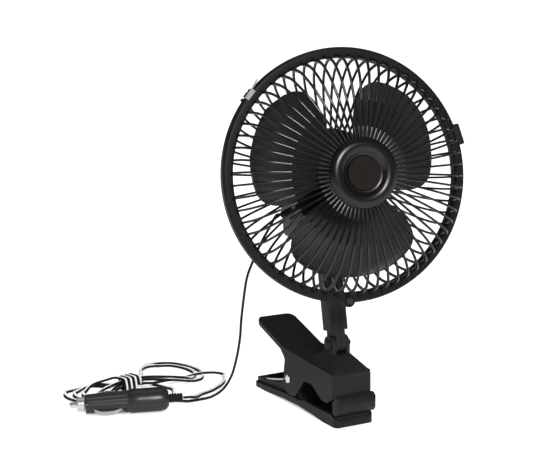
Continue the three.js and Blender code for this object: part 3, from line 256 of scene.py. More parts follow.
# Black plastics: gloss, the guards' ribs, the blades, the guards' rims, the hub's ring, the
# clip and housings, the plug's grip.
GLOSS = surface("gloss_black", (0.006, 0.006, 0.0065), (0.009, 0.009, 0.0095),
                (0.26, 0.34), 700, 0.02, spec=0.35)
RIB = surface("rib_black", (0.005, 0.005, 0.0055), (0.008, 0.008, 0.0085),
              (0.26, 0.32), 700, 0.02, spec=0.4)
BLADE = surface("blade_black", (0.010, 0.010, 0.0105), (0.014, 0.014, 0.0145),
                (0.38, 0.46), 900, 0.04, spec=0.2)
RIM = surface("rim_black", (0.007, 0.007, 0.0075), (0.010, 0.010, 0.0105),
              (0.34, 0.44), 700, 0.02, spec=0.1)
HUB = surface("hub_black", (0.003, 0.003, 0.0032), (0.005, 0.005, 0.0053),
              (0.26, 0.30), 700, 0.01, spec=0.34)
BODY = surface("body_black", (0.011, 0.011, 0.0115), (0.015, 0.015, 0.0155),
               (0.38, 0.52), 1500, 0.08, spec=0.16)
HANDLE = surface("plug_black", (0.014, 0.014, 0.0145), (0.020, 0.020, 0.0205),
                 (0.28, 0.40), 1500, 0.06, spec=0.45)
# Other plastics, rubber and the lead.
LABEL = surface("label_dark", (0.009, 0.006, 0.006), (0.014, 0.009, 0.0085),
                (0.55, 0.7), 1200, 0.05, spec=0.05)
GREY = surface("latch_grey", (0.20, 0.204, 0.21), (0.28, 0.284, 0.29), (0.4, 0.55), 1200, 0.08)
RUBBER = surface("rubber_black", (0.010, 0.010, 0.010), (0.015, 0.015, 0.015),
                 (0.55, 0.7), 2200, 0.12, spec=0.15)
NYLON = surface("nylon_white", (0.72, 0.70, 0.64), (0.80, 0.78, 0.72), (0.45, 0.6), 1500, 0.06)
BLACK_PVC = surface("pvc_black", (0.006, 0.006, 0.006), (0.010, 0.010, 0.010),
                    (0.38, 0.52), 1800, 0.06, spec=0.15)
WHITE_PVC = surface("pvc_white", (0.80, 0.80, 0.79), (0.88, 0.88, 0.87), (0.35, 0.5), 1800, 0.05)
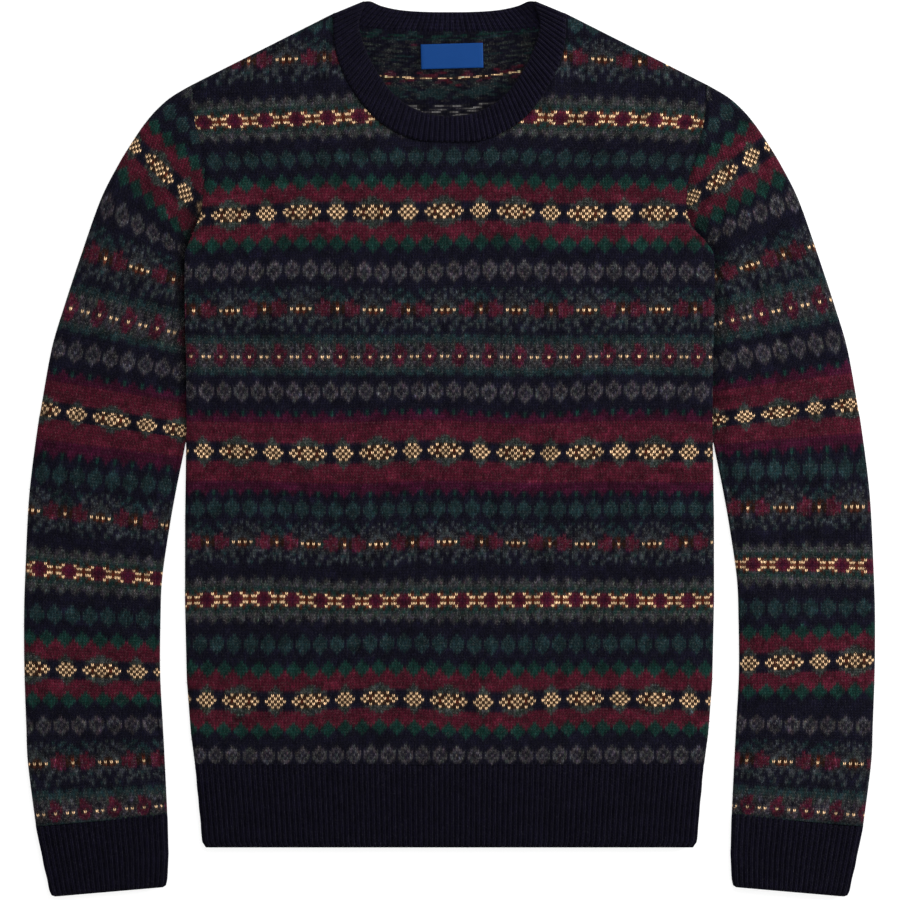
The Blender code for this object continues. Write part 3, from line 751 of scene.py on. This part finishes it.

******

§ **Given request**: Copy every record above exactly as it appears.

§ **Correct response**:
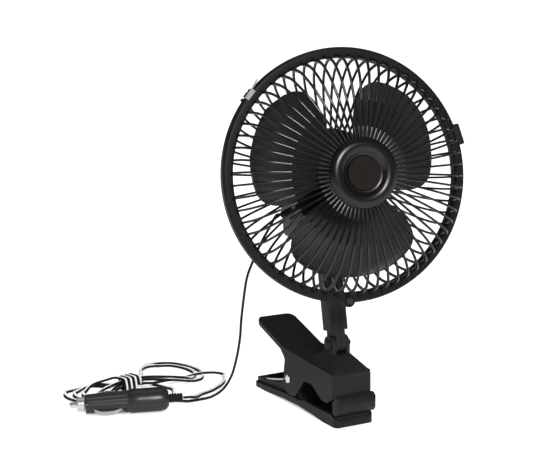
Continue the three.js and Blender code for this object: part 3, from line 256 of scene.py. More parts follow.
# Black plastics: gloss, the guards' ribs, the blades, the guards' rims, the hub's ring, the
# clip and housings, the plug's grip.
GLOSS = surface("gloss_black", (0.006, 0.006, 0.0065), (0.009, 0.009, 0.0095),
                (0.26, 0.34), 700, 0.02, spec=0.35)
RIB = surface("rib_black", (0.005, 0.005, 0.0055), (0.008, 0.008, 0.0085),
              (0.26, 0.32), 700, 0.02, spec=0.4)
BLADE = surface("blade_black", (0.010, 0.010, 0.0105), (0.014, 0.014, 0.0145),
                (0.38, 0.46), 900, 0.04, spec=0.2)
RIM = surface("rim_black", (0.007, 0.007, 0.0075), (0.010, 0.010, 0.0105),
              (0.34, 0.44), 700, 0.02, spec=0.1)
HUB = surface("hub_black", (0.003, 0.003, 0.0032), (0.005, 0.005, 0.0053),
              (0.26, 0.30), 700, 0.01, spec=0.34)
BODY = surface("body_black", (0.011, 0.011, 0.0115), (0.015, 0.015, 0.0155),
               (0.38, 0.52), 1500, 0.08, spec=0.16)
HANDLE = surface("plug_black", (0.014, 0.014, 0.0145), (0.020, 0.020, 0.0205),
                 (0.28, 0.40), 1500, 0.06, spec=0.45)
# Other plastics, rubber and the lead.
LABEL = surface("label_dark", (0.009, 0.006, 0.006), (0.014, 0.009, 0.0085),
                (0.55, 0.7), 1200, 0.05, spec=0.05)
GREY = surface("latch_grey", (0.20, 0.204, 0.21), (0.28, 0.284, 0.29), (0.4, 0.55), 1200, 0.08)
RUBBER = surface("rubber_black", (0.010, 0.010, 0.010), (0.015, 0.015, 0.015),
                 (0.55, 0.7), 2200, 0.12, spec=0.15)
NYLON = surface("nylon_white", (0.72, 0.70, 0.64), (0.80, 0.78, 0.72), (0.45, 0.6), 1500, 0.06)
BLACK_PVC = surface("pvc_black", (0.006, 0.006, 0.006), (0.010, 0.010, 0.010),
                    (0.38, 0.52), 1800, 0.06, spec=0.15)
WHITE_PVC = surface("pvc_white", (0.80, 0.80, 0.79), (0.88, 0.88, 0.87), (0.35, 0.5), 1800, 0.05)
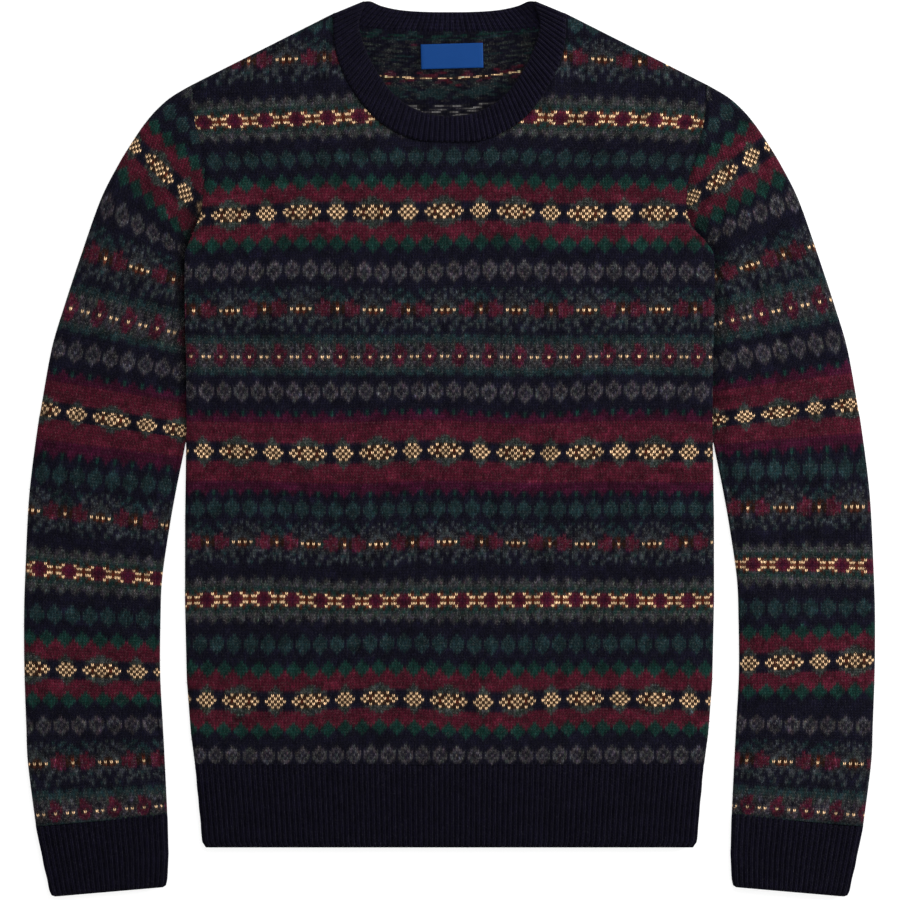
The Blender code for this object continues. Write part 3, from line 751 of scene.py on. This part finishes it.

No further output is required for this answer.